Lastly, I have been asked several times by sellers, Realtors, and investors, about doing A to B to A transactions. Basically doing the short sale and then immediately re-conveying or renting the property back to the original owner or a family member at a discounted price. I won't even go there. Lenders make all parties sign an "Arm's Length Affidavit" at the closing. They know about this type of nonsense. So, enough said about it. Don't do it!
My point in writing this whole series is not to bash any gurus or scare any investor/buyers out of the marketplace. However before you take anyone else's word on doing short sale double closings or any other "creative" technique, you need to make absolutely sure that you are comfortable with what you are doing. Just because a guru or their attorney claims that their way of doing things is perfectly legal doesn't make it so. Plenty of attorneys, real estate brokers, mortgage brokers, and so-called investors have been prosecuted over the years for just about anything you could imagine. In fact just Googling the words "short sale double closing fraud" brings up over 1 Million results.

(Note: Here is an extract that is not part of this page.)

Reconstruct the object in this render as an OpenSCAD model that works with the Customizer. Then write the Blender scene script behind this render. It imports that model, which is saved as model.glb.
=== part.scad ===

The good news is that I have yet to hear or read about anyone being prosecuted for any of this. Follow the Fannie Mae memo and the Fund memo to the letter and you should be doing just fine. At least until they change the rules again.
I've said it before, and I will say it again. The whole real estate and mortgage industry is under a giant microscope right now and will be for quite a while into the future. Be very careful where you tread.